At least 10 Tamils have been killed in a mine explosion in eastern Sri Lanka, Tamil Tiger rebels and medics say.
Villagers hurt in the blast were taken to hospital in Batticaloa
The rebels told the BBC the victims were civilians and that 13 others had been hurt in the blast in rebel-held territory near the town of Batticaloa.
A rebel statement blamed the army for the blast, which the military denied.
The deaths came a day before rebels and government are to discuss security for truce monitors. Two months of violence have claimed more than 300 lives.
The blast occurred as locals were on their way to market near Vadamunai, a village about 70km (45 miles) north-west of the town of Batticaloa.
The rebels said seven of the villagers were killed instantly. Three others died later of their injuries, medics said.
Doctors travelling with an International Committee of the Red Cross (ICRC) escort evacuated some of the injured from rebel-held territory.
Dr S Dakshinamoorthy, senior health officer in Batticaloa district, told the BBC they had received nine of the injured, two of whom had later died en route to hospital.
The others were taken for treatment in Batticaloa. "Among the injured one of them is in a serious condition," he said.
A woman later died of her injuries, the hospital said.
The doctor said villagers had told him a three-month-old girl had escaped with minor injuries in the blast, but her mother had been killed.

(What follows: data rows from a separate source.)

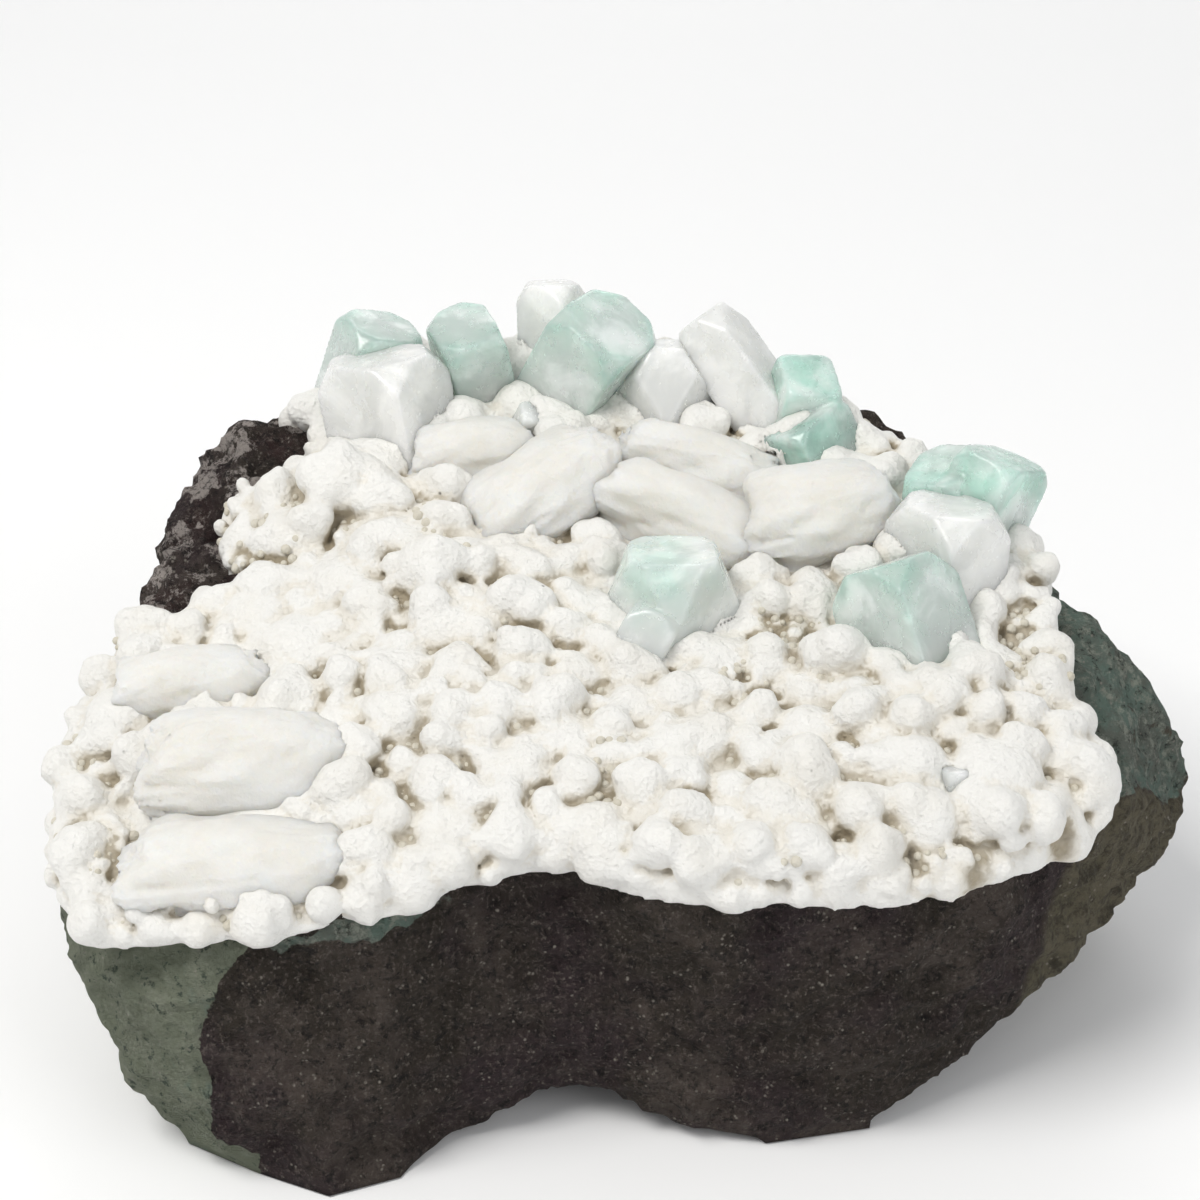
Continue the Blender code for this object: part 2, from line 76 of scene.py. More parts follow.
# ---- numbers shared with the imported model


@dataclass(frozen=True)
class Seat:
    """Top of the block under the crust, and the ground mass of the crust on it."""

    height: float = 52.3
    slope: float = 0.24
    crown: float = 0.0011
    outcrop: tuple = (-58.0, 38.0, 3.5, 9.0)
    thickness: float = 3.2
    sink: float = 1.2
    hills: tuple = (
        (-40, 27, 5.0, 9), (-27, 10, 4.0, 10), (-60, -6, 3.5, 12), (-20, -16, 2.5, 12), (-50, -26, 2.5, 12),
        (20, -22, 2.0, 10), (45, -14, 4.0, 12), (50, -27, 2.0, 8), (-12, 24, 3.0, 8), (30, 40, 2.0, 12),
        (-30, 44, 2.0, 12), (54, 12, 2.5, 7),
    )
    plan: tuple = (
        (-67, -42), (-57, -43.5), (-48, -44.5), (-39, -43), (-31, -42), (-21, -38), (-9, -35),
        (1, -39.5), (10, -41), (19, -41), (33, -39.5), (47, -35), (54, -31), (60, -26), (64, -19.5),
        (62.5, -12), (59.5, -6), (59.5, 3), (59.5, 12), (58.5, 20), (55, 28), (48.5, 37), (41, 43),
        (33, 48), (25, 50.5), (18, 53.5), (8, 60), (-2, 63), (-10, 64.5), (-21, 63), (-36, 62), (-43, 58.5),
        (-46.5, 54), (-51, 52),
        (-50, 49), (-46, 43), (-50, 37), (-56, 38.5), (-61, 35), (-60.5, 29), (-57, 23), (-57, 17),
        (-65, 15), (-70, 4), (-72.5, -6.5), (-74, -15.5), (-73.5, -30),
    )

    def rock(self, x: np.ndarray, y: np.ndarray) -> np.ndarray:
        """Top of the block: a plane that climbs to the back, a parabola across it and a bell at the outcrop.

        Args: x, y: places in millimetres.
        Returns: heights in millimetres.
        """
        ox, oy, rise, reach = self.outcrop
        bell = np.exp(-((x - ox) ** 2 + (y - oy) ** 2) / reach**2)
        return self.height + self.slope * y - self.crown * x**2 + rise * bell

    def ground(self, x: np.ndarray, y: np.ndarray) -> np.ndarray:
        """Top of the crust's ground mass: the block's top, the thickness and one bell for each hill.

        Args: x, y: places in millimetres.
        Returns: heights in millimetres.
        """
        top = self.rock(x, y) + self.thickness
        for hx, hy, rise, reach in self.hills:
            top = top + rise * np.exp(-((x - hx) ** 2 + (y - hy) ** 2) / reach**2)
        return top

    def inside(self, x: np.ndarray, y: np.ndarray) -> np.ndarray:
        """Distance to the crust's outline, positive inside it by the crossing rule.

        Args: x, y: places in millimetres.
        Returns: distances in millimetres.
        """
        x, y = np.broadcast_arrays(np.asarray(x, float), np.asarray(y, float))
        within = np.zeros(x.shape, bool)
        nearest = np.full(x.shape, np.inf)
        for (ax, ay), (bx, by) in zip(self.plan, self.plan[1:] + self.plan[:1]):
            dx, dy = bx - ax, by - ay
            along = np.clip(((x - ax) * dx + (y - ay) * dy) / (dx * dx + dy * dy), 0, 1)
            nearest = np.minimum(nearest, np.hypot(x - ax - along * dx, y - ay - along * dy))
            if dy:
                within ^= ((ay > y) != (by > y)) & (x < ax + (y - ay) * dx / dy)
        return np.where(within, nearest, -nearest)


SEAT = Seat()


def turned(toward: float, lean: float, roll: float) -> np.ndarray:
    """Turn that rolls about z, leans z away from upright and points the lean along a bearing.

    Args: toward: bearing; lean: from upright; roll: about z, all in degrees.
    Returns: (3, 3) matrix.
    """
    turn = Matrix.Rotation(math.radians(toward), 3, "Z") @ Matrix.Rotation(math.radians(lean), 3, "Y")
    return np.array(turn @ Matrix.Rotation(math.radians(roll), 3, "Z"))


# ---- tools of the mesh maker


class Noise:
    """Smooth unevenness between -1 and 1 from random numbers on a repeating lattice."""

    def __init__(self, seed: int, cells: int = 32) -> None:
        """Args: seed: of the lattice; cells: after how many cells it repeats."""
        self.cells = cells
        self.lattice = np.random.default_rng(seed).uniform(-1, 1, (cells, cells, cells)).astype(np.float32)

    def at(self, points: np.ndarray, length: float) -> np.ndarray:
        """Lattice values blended between the eight corners of each point's cell with 3t^2 - 2t^3.

        Args: points: (n, 3) in millimetres; length: size of a cell.
        Returns: (n,) values.
        """
        scaled = points / length
        base = np.floor(scaled)
        share = (scaled - base).astype(np.float32)
        share = share * share * (3 - 2 * share)
        first = base.astype(np.int64) % self.cells
        second = (first + 1) % self.cells
        total = np.zeros(len(points), np.float32)
        for corner in product((0, 1), repeat=3):
            index = [np.where(c, second[:, i], first[:, i]) for i, c in enumerate(corner)]
            weight = np.prod([share[:, i] if c else 1 - share[:, i] for i, c in enumerate(corner)], axis=0)
            total += weight * self.lattice[index[0], index[1], index[2]]
        return total

    def fractal(self, points: np.ndarray, length: float, octaves: int, fall: float = 0.5) -> np.ndarray:
        """Sum of octaves, each at half the length and a share of the height of the one before.

        Args: points: (n, 3); length: of the first octave; octaves: how many; fall: share kept.
        Returns: (n,) values, about -1 to 1.
        """
        total = np.zeros(len(points), np.float32)
        height, norm = 1.0, 0.0
        for i in range(octaves):
            total += height * self.at(points + 17.3 * i, length / 2**i)
            norm += height
            height *= fall
        return total / norm


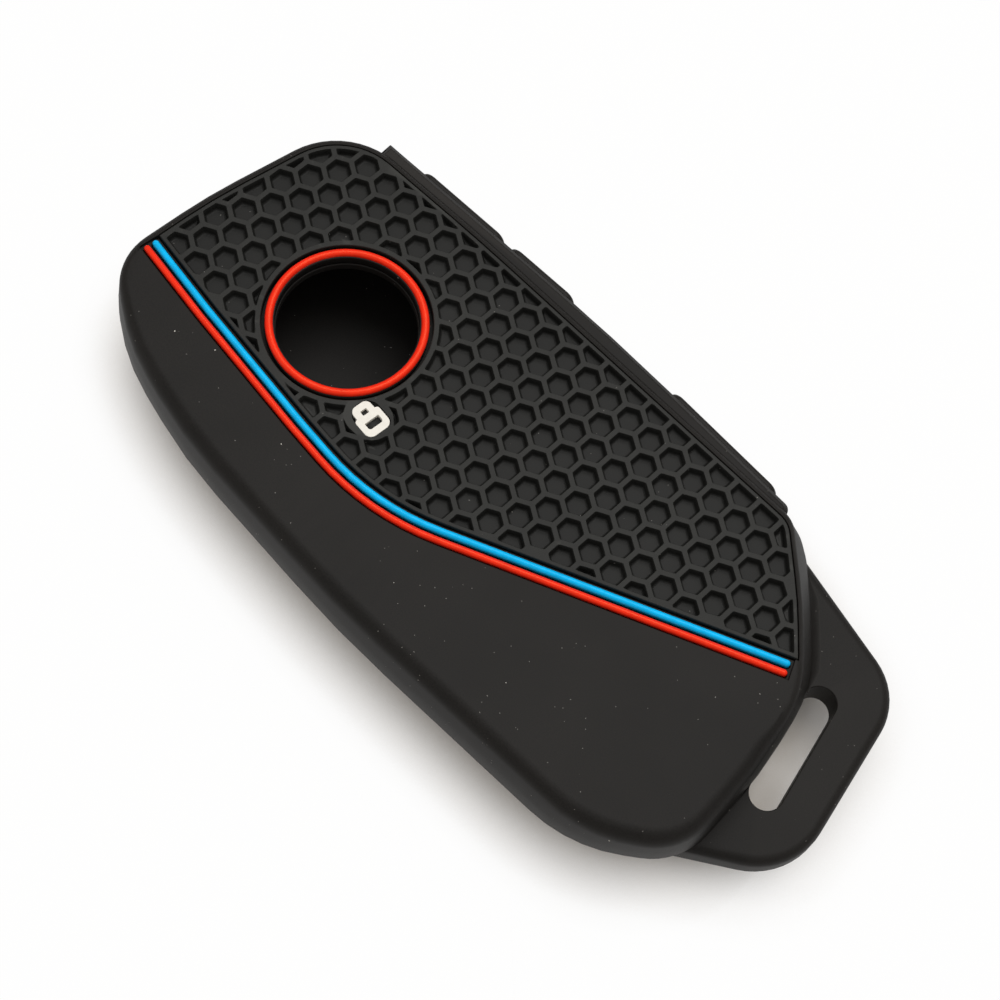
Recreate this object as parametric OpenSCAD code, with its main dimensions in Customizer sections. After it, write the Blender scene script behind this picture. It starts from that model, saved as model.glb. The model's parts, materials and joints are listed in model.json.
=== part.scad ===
// Moulded key fob cover with a ribbed panel, a ringed window, two stripes, three side pads and a keyring strap.
// Millimetres, +Z out of the front face. The cover lies on its back, with the window towards +Y.

/* [Cover] */
// Length of the moulded body's front outline, without the strap
body_length = 90; // [86:1:94]
// Width of the moulded body's front outline
body_width = 44; // [42:1:46]
// Height of the cover from its back to its front face
cover_height = 15; // [14:0.5:17]
// Height of the mould's parting line, where the body is widest
parting_height = 9; // [8:0.5:10]
// Depth of the front wall, from its face to the fob's space
front_wall = 2.6; // [2.4:0.1:3]
// Thickness of the side walls
side_wall = 1.8; // [1.6:0.1:2]
// Thickness of the back wall
back_wall = 1.6; // [1.4:0.1:2]
// Radius of the soft edge round the front face
front_edge = 1; // [0.6:0.1:1.2]
// How far the back curves in from the widest line
back_curve = 4.6; // [4.2:0.2:5]

/* [Honeycomb panel] */
// Thickness of the panel
panel_thickness = 1.5; // [1.3:0.1:1.6]
// Depth of each cell below the panel's face
cell_depth = 1; // [0.6:0.1:1]
// Distance between the middles of two neighbouring cells
cell_pitch = 3.3; // [3.1:0.1:3.6]
// Width of the ribs between the cells
rib_width = 0.62; // [0.5:0.02:0.8]
// Width of the plain rim round the cells
rim_width = 0.6; // [0.5:0.05:0.9]
// Tilt of the rows of cells
cell_tilt = 26.5; // [20:0.5:33]
// Width of the fine gap round the panel
panel_gap = 0.12; // [0.08:0.01:0.2]

/* [Window] */
// Radius of the window's bore through the front wall
window_radius = 8; // [7.6:0.1:8.2]
// Width of the round bead in its ring
ring_width = 1.07; // [0.9:0.01:1.2]
// Height of the ring's crown above the panel
ring_rise = 0.3; // [0.2:0.1:0.6]
// Gap between the ring and the panel's collar
ring_gap = 0.46; // [0.2:0.02:0.5]
// Width of the panel's plain collar round the ring
collar_width = 0.62; // [0.5:0.02:0.8]

/* [Stripes] */
// Width of each stripe's bead
stripe_width = 0.78; // [0.7:0.02:0.8]
// Distance between the middles of the two stripes
stripe_pitch = 1.12; // [1.1:0.02:1.2]
// Height of the beads' crowns above the front face
stripe_rise = 0.25; // [0.1:0.05:0.4]
// Depth of the channel that both beads lie in
channel_depth = 0.5; // [0.3:0.1:0.6]
// Depth of each bead's seat below the front face
stripe_depth = 1.1; // [0.9:0.1:1.3]
// Gap between a bead and its seat
stripe_gap = 0.06; // [0.04:0.01:0.08]
// Radius of the stripes' bend
bend_radius = 30; // [26:1:34]
// Width of the plain rim between the window's collar and the stripes' channel
stripe_clearance = 0.18; // [0.1:0.01:0.8]

/* [Side pads] */
// How far the rail under the pads stands out from the front outline at its upper end
rail_rise = 1.6; // [1.4:0.1:1.8]
// Height of the pads along Z
pad_height = 8.4; // [7.6:0.2:8.6]
// Length of the upper pad
upper_pad_length = 13; // [12:0.5:13]
// Length of the middle pad
middle_pad_length = 10; // [9:0.5:10]
// Length of the lower pad
lower_pad_length = 16.6; // [15:0.2:18]
// Distance between the upper and the middle pad
pad_spacing = 0.9; // [0.7:0.1:1.5]
// How far a pad stands out from the rail
pad_rise = 0.8; // [0.6:0.1:1]
// How far a pad travels when it is pressed
pad_travel = 0.6; // [0.4:0.1:0.6]
// Gap between a pad and the wall round it
pad_gap = 0.15; // [0.1:0.01:0.2]

/* [Keyring strap] */
// Thickness of the strap
strap_thickness = 4.2; // [3.6:0.2:4.6]
// Radius of the strap's soft edges
strap_edge = 1.2; // [0.8:0.1:1.4]
// Length of the keyring slot over its round ends
slot_length = 15.8; // [13:0.2:16]
// Width of the keyring slot
slot_width = 3.8; // [3:0.1:4]
// Tilt of the keyring slot
slot_tilt = 10.5; // [8:0.5:12]

/* [Back opening] */
// Length of the opening that the fob goes in through
opening_length = 36; // [30:1:37]
// Width of the opening that the fob goes in through
opening_width = 31.2; // [28:0.2:31.6]
// Radius of the opening's corners
opening_corner = 8; // [6:0.5:10]

/* [Hidden] */
$fn = 96;

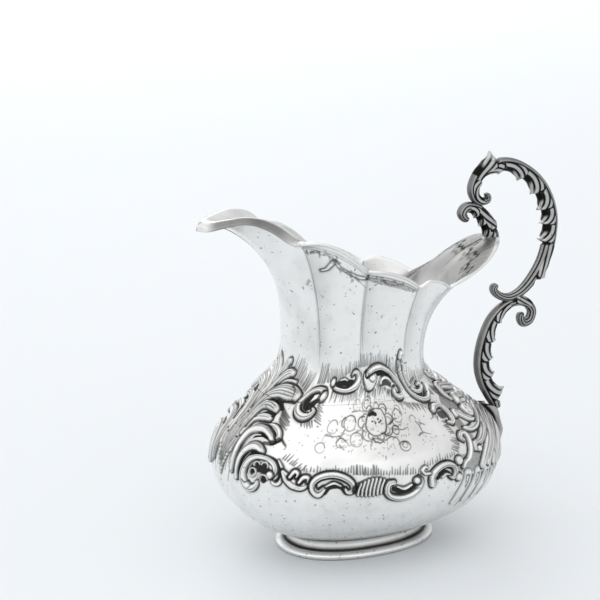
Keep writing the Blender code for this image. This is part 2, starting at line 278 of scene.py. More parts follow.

A statement from the Liberation Tigers of Tamil Eelam (LTTE) accused troops of attacking the tractor which was taking the villagers to market.
"This is the largest attack on a civilian vehicle in the north-east since the ceasefire was signed and was clearly carried out by the Sri Lanka army in an LTTE area against civilians," the statement said.
The military, dozens of whose personnel have died in mine blasts blamed on the Tamil Tigers this year, denied its forces had been operating behind rebel lines.
"The security forces do not go into those areas," army spokesman Prasad Samarasinghe told Reuters. "We totally reject these accusations."
The government and the rebels last held direct peace talks in February, but violence swiftly resumed.
Suspected rebel attacks on security forces and killings of Tamils blamed on the army and others have soared in recent months.
Scandinavian ceasefire monitors have accused both sides of violating a truce agreed in 2002.
This week's talks in Oslo, hosted by peace broker Norway, are due to cover only the security of monitoring mission staff in Sri Lanka, not wider peace issues.
Observers do not expect any breakthrough, but say the fact the two sides are meeting is a positive move.